Armia szwajcarska została wzbogacona o cztery nowe bataliony, które zostały rozlokowane na terenie całego kraju a wrześniowe ćwiczenia wojskowe, zwane STABILO DUE, opierały się o wariant destabilizacji Unii Europejskiej. Jest to działanie prewencyjne na wypadek rozpadu strefy euro. Miało by to rodzić niepokoje na granicy i masowe próby przedostawania się imigrantów na terytoria Szwajcarii. Szwajcarzy chcą uniknąć sytuacji gdy problemy UE przenoszą się na pokojowy teren ich zamożnego kraju.
Szwajcaria utrzymuje 200 000 wyszkolonych żołnierzy, co stanowi poważną pozycję budżetową dla narodu z tak małą populacją. Wszyscy mężczyźni w wieku wojskowym są również zobowiązani do ukończenia szkolenia podstawowego, czyli państwo może liczyć na maksymalny potencjał militarny. Taką strategią Szwajcarów wielu historyków tłumaczy, dlaczego Niemcy nie zdecydowały się na inwazję w czasie II Wojny Światowej.

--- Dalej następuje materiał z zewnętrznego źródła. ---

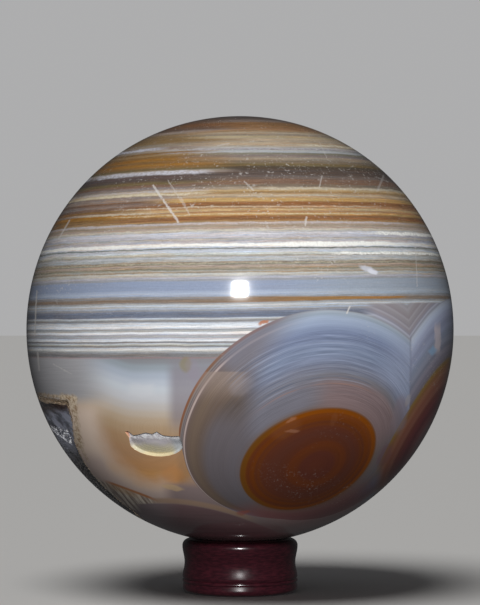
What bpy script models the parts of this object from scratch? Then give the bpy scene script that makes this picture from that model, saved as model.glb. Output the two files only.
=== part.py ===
"""A polished banded agate ball, standing on a small turned ring.

Metres, +Z up, origin in the middle of the ring's foot. The ball's shown side faces -Y.
"""

import math

import bmesh
import bpy
from mathutils import Matrix, Vector

MM = 0.001

# The ball
BALL_RADIUS = 32.5 * MM
BALL_SEGMENTS = 64
BALL_RINGS = 40

# The ring that carries it
RING_RADIUS = 8.8 * MM
RING_HEIGHT = 8.0 * MM
RING_BORE_RADIUS = 3.5 * MM
RING_SEAT_RADIUS = 7.7 * MM  # where the dished seat meets the lip
RING_SEAT_GAP = 0.3 * MM  # between the seat and the ball
RING_LIP_ROUND = 1.0 * MM
RING_FOOT_ROUND = 0.7 * MM
RING_BORE_ROUND = 0.5 * MM
RING_STEPS = 48

# The open pit in the ball's lower front, and where it sits on the surface
PIT_TURN = math.radians(-25.5)  # from the front, to the left
PIT_RISE = math.radians(-29.5)  # below the ball's middle
PIT_DEPTH = 1.5 * MM
PIT_MOUTH = 0.8 * MM  # how far the cutter stands out of the surface
PIT_HALF_WIDTH = 4.45 * MM
PIT_LOWER_HEIGHT = 2.25 * MM
PIT_LOWER_STEPS = 10
# The broken upper lip, from left to right: across and up, in millimetres
PIT_LIP = [
    (-4.2, -0.2),
    (-4.1, 0.8),
    (-4.6, 1.7),
    (-3.9, 1.8),
    (-3.2, 1.2),
    (-2.3, 1.4),
    (-1.0, 1.8),
    (0.0, 1.6),
    (0.8, 2.0),
    (1.6, 1.4),
    (2.9, 1.2),
    (4.1, 1.2),
    (4.3, 0.2),
]
# Share of the depth, share of the rim's size, and shift towards the lip in millimetres
PIT_LEVELS = [
    (0.0, 1.0, 0.0),
    (0.55, 0.9, 0.12),
    (0.9, 0.72, 0.35),
    (1.0, 0.4, 0.6),
]

# The ball's centre is as high as the seat's outer edge holds it
BALL_CENTRE_Z = RING_HEIGHT + math.sqrt(
    (BALL_RADIUS + RING_SEAT_GAP) ** 2 - RING_SEAT_RADIUS**2
)
BALL_CENTRE = Vector((0.0, 0.0, BALL_CENTRE_Z))

AGATE_COLOUR = (0.42, 0.33, 0.27, 1.0)
RING_COLOUR = (0.06, 0.012, 0.018, 1.0)


def clear_scene():
    for obj in list(bpy.data.objects):
        bpy.data.objects.remove(obj)


def new_collection(name):
    collection = bpy.data.collections.new(name)
    bpy.context.scene.collection.children.link(collection)
    return collection


def move_to(obj, collection):
    for old in list(obj.users_collection):
        old.objects.unlink(obj)
    collection.objects.link(obj)


def material(name, colour, roughness, metallic=0.0):
    made = bpy.data.materials.new(name)
    made.use_nodes = True
    shader = made.node_tree.nodes["Principled BSDF"]
    shader.inputs["Base Color"].default_value = colour
    shader.inputs["Roughness"].default_value = roughness
    shader.inputs["Metallic"].default_value = metallic
    made.diffuse_color = colour
    return made


def shade_round(mesh, angle):
    mesh.shade_smooth()
    mesh.set_sharp_from_angle(angle=math.radians(angle))


def arc(centre_x, centre_z, radius, start, end, steps):
    """Points of an arc in the profile's plane, from start to end in degrees."""
    points = []
    for i in range(steps + 1):
        turn = math.radians(start + (end - start) * i / steps)
        points.append((centre_x + radius * math.cos(turn), centre_z + radius * math.sin(turn)))
    return points


def pit_rim():
    """The pit's rim in the surface's own plane: the broken lip, then the smooth lower edge."""
    rim = [(across * MM, up * MM) for across, up in PIT_LIP]
    for i in range(PIT_LOWER_STEPS):
        turn = math.radians(-20 - 140 * i / (PIT_LOWER_STEPS - 1))
        rim.append((PIT_HALF_WIDTH * math.cos(turn), PIT_LOWER_HEIGHT * math.sin(turn)))
    return rim


def surface_frame(turn, rise):
    """A frame on the ball's surface: X across, Y up along the surface, Z straight out."""
    out = Vector(
        (
            math.sin(turn) * math.cos(rise),
            -math.cos(turn) * math.cos(rise),
            math.sin(rise),
        )
    )
    across = Vector((math.cos(turn), math.sin(turn), 0.0))
    up = out.cross(across)
    frame = Matrix((across, up, out)).transposed().to_4x4()
    frame.translation = BALL_CENTRE + out * BALL_RADIUS
    return frame


def pit_cutter(collection):
    """A shallow bowl with the pit's rim, lofted down to a small floor under the lip."""
    rim = pit_rim()
    levels = [(PIT_MOUTH, 1.0, 0.0)]
    levels += [(-share * PIT_DEPTH, size, shift * MM) for share, size, shift in PIT_LEVELS]
    bowl = bmesh.new()
    rings = []
    for height, size, shift in levels:
        ring = [bowl.verts.new((x * size, y * size + shift, height)) for x, y in rim]
        rings.append(ring)
    for above, below in zip(rings, rings[1:]):
        for i in range(len(rim)):
            j = (i + 1) % len(rim)
            bowl.faces.new((above[i], above[j], below[j], below[i]))
    bowl.faces.new(rings[0])
    bowl.faces.new(rings[-1])
    bmesh.ops.triangulate(bowl, faces=bowl.faces[:])
    bmesh.ops.recalc_face_normals(bowl, faces=bowl.faces[:])
    mesh = bpy.data.meshes.new("pit_cutter")
    bowl.to_mesh(mesh)
    bowl.free()
    cutter = bpy.data.objects.new("pit_cutter", mesh)
    collection.objects.link(cutter)
    cutter.matrix_world = surface_frame(PIT_TURN, PIT_RISE)
    cutter.hide_render = True
    cutter.display_type = "WIRE"
    return cutter


def agate_ball(collection, cutters):
    """The stone: one polished ball, with its open pit cut out."""
    bpy.ops.mesh.primitive_uv_sphere_add(
        segments=BALL_SEGMENTS,
        ring_count=BALL_RINGS,
        radius=BALL_RADIUS,
        location=BALL_CENTRE,
    )
    ball = bpy.context.object
    ball.name = "agate_ball"
    move_to(ball, collection)
    shade_round(ball.data, 30)
    ball.data.materials.append(material("polished_agate", AGATE_COLOUR, 0.08))
    cut = ball.modifiers.new("open_pit", "BOOLEAN")
    cut.operation = "DIFFERENCE"
    cut.solver = "EXACT"
    cut.object = pit_cutter(cutters)
    return ball


def seat_height(radius):
    """Height of the dished seat at a radius: the ball's own curve, a gap below it."""
    return BALL_CENTRE_Z - math.sqrt((BALL_RADIUS + RING_SEAT_GAP) ** 2 - radius**2)


def ring_profile():
    """The ring's closed section at +X, down the outside, in under the foot and up the bore."""
    lip_x = RING_RADIUS - RING_LIP_ROUND
    lip_z = RING_HEIGHT - RING_LIP_ROUND
    foot_x = RING_RADIUS - RING_FOOT_ROUND
    bore_x = RING_BORE_RADIUS + RING_BORE_ROUND
    points = arc(lip_x, lip_z, RING_LIP_ROUND, 90, 0, 5)
    points += arc(foot_x, RING_FOOT_ROUND, RING_FOOT_ROUND, 0, -90, 3)
    points += arc(bore_x, RING_BORE_ROUND, RING_BORE_ROUND, -90, -180, 2)
    seat_steps = 4
    for i in range(seat_steps + 1):
        radius = RING_BORE_RADIUS + (RING_SEAT_RADIUS - RING_BORE_RADIUS) * i / seat_steps
        points.append((radius, seat_height(radius)))
    return points


def ring_stand(collection):
    """The small ring: a closed section turned round the upright axis."""
    section = ring_profile()
    mesh = bpy.data.meshes.new("ring_section")
    count = len(section)
    mesh.from_pydata(
        [(x, 0.0, z) for x, z in section],
        [(i, (i + 1) % count) for i in range(count)],
        [],
    )
    ring = bpy.data.objects.new("ring_stand", mesh)
    collection.objects.link(ring)
    mesh.materials.append(material("dark_wine_ring", RING_COLOUR, 0.22))
    turned = ring.modifiers.new("turned", "SCREW")
    turned.axis = "Z"
    turned.angle = math.tau
    turned.steps = RING_STEPS
    turned.render_steps = RING_STEPS
    turned.use_smooth_shade = True
    turned.use_merge_vertices = True
    turned.merge_threshold = 0.00001
    return ring


def main():
    clear_scene()
    parts = new_collection("banded_agate_ball")
    cutters = new_collection("cutters")
    agate_ball(parts, cutters)
    ring_stand(parts)


main()
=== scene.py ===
import functools
import math

import bmesh
import bpy
from mathutils import Matrix, Vector, noise


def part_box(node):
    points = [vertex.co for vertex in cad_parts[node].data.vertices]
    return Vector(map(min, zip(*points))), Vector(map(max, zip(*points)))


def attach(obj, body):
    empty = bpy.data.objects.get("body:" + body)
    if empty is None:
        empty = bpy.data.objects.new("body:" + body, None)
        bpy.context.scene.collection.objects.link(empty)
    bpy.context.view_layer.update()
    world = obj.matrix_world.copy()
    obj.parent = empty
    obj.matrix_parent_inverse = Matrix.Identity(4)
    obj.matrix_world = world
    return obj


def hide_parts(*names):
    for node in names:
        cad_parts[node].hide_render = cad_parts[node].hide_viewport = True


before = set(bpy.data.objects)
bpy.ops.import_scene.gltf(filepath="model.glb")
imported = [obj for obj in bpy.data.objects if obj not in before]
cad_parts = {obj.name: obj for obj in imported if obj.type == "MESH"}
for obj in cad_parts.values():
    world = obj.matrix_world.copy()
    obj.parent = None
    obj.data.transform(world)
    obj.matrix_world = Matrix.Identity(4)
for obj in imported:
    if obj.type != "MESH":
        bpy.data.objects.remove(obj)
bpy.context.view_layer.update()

# A polished banded agate ball on a small turned ring. Metres, +Z up. The shown side faces -Y.

MM = 0.001

# Sizes taken from the frame
ball_low, ball_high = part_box("agate_ball")
ring_low, ring_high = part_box("ring_stand")
BALL_RADIUS = (ball_high.x - ball_low.x) / 2
BALL_CENTRE = Vector((0.0, 0.0, ball_high.z - BALL_RADIUS))
RING_RADIUS = (ring_high.x - ring_low.x) / 2
RING_HEIGHT = ring_high.z

# Where the noises start, in ball radii from the ball's middle
NOISE_SHIFT = (3.0, 7.0, 5.0)

# How the stone and the quartz bend light, and the strength of the painted light: an emission glow on the
# pocket's wall under the quartz
STONE_IOR = 1.54
QUARTZ_IOR = 1.544
POCKET_PAINTED_GLOW = 0.22

# The ball's mesh: a cube of this many points along an edge, swollen round
BALL_STEPS = 104

# The open pit: its place on the surface, its depth and its broken upper lip (across, up, in mm)
PIT_TURN = math.radians(-25.5)
PIT_RISE = math.radians(-29.5)
PIT_DEPTH = 1.5 * MM
PIT_MOUTH = 0.6 * MM
PIT_HALF_WIDTH = 4.45
PIT_LOWER_HEIGHT = 2.25
PIT_LIP = [
    (-4.2, -0.2), (-4.1, 0.8), (-4.6, 1.7), (-3.9, 1.8), (-3.2, 1.2), (-2.3, 1.4), (-1.0, 1.8),
    (0.0, 1.6), (0.8, 2.0), (1.6, 1.4), (2.9, 1.2), (4.1, 1.2), (4.3, 0.2),
]
PIT_LOWER_STEPS = 10
PIT_AROUND = 144
PIT_RINGS = 34

# The clear quartz corner: its rim on the surface, in ball radii, from the corner at the front down the
# right edge, round the back and home along the level top edge
QUARTZ_RIM = [
    (-0.77, -0.557, -0.31), (-0.75, -0.527, -0.40), (-0.748, -0.437, -0.50), (-0.708, -0.373, -0.60),
    (-0.672, -0.345, -0.655), (-0.605, -0.315, -0.732), (-0.53, -0.285, -0.80), (-0.46, -0.24, -0.855),
    (-0.43, -0.05, -0.90), (-0.45, 0.20, -0.87), (-0.70, 0.27, -0.66), (-0.85, 0.28, -0.45),
    (-0.905, 0.30, -0.30), (-0.95, 0.05, -0.30), (-0.93, -0.22, -0.30), (-0.86, -0.41, -0.305),
]
QUARTZ_AROUND = 220
# The pocket that it fills: depth under the surface and how far its wall has closed in
POCKET_LEVELS = [
    (-0.05, 0.9), (-0.05, 0.6), (-0.05, 0.3), (-0.05, -0.02), (0.0, 0.0), (0.012, 0.035), (0.03, 0.06),
    (0.06, 0.08), (0.10, 0.10), (0.15, 0.14), (0.20, 0.22), (0.24, 0.34), (0.27, 0.50), (0.285, 0.68),
    (0.29, 0.84),
]


def tone(red, green, blue):
    """A colour named the way a paint card names it, 0 to 255, as the shader wants it."""
    made = []
    for part in (red, green, blue):
        share = part / 255
        made.append(share / 12.92 if share <= 0.04045 else ((share + 0.055) / 1.055) ** 2.4)
    return (*made, 1.0)


def stops(rows):
    """A list of (place, red, green, blue) as places and colours."""
    return [(at, tone(*paint)) for at, *paint in rows]


BLACK = (0.0, 0.0, 0.0, 1.0)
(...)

Obecny prezydent Konfederacji Szwajcarskiej Ueli Maurer wyraził zaniepokojenie, że od czasów zimnej wojny wiele krajów zredukowało swój potencjał militarny. Uważa, że jest to szczególnie niebezpieczne dla krajów z dużym prawdopodobieństwem konfliktów etnicznych. John R. Schindler, profesor spraw bezpieczeństwa narodowego w US Naval War College twierdzi z kolei, że gniew wśród muzułmanów wzrasta. Zauważa, że niedawne wydarzenia po opublikowaniu filmu obrażającego Mahometa pokazują potencjał rewolucyjny wśród imigrantów. W przypadku pogłębiania się kryzysu ten wrogi potencjał może wzrosnąć. Unia nie powinna liczyć na pomoc USA. „Ostatnią rzeczą jaką Pentagon chce to tłumienie zamieszek, zwłaszcza muzułmańskich powstań, gdziekolwiek w Europie” – twierdzi Schindler.
Od kilku lat państwa europejskie muszą radzić sobie z ogromnymi niepokojami społecznymi. Francja, Wielka Brytania, Włochy, Grecja, Portugalia, Hiszpania z coraz większą trudnością tłumią często powtarzające się w ostatnich miesiącach rozruchy.
W Hiszpanii, gdzie przetoczyły się w ubiegłym miesiącu ogromne zamieszki, wskaźnik ponad połowa młodzieży jest bez pracy, a świadczenia socjalne zostały obniżone. Ogólna stopa bezrobocia wynosi aż o 25,1 procent. Na tym tle Szwajcarzy, którzy chwalą się wskaźnikiem bezrobocia na poziomie 2,8 procent mogą być szczęśliwi z pozostawania poza strefą euro.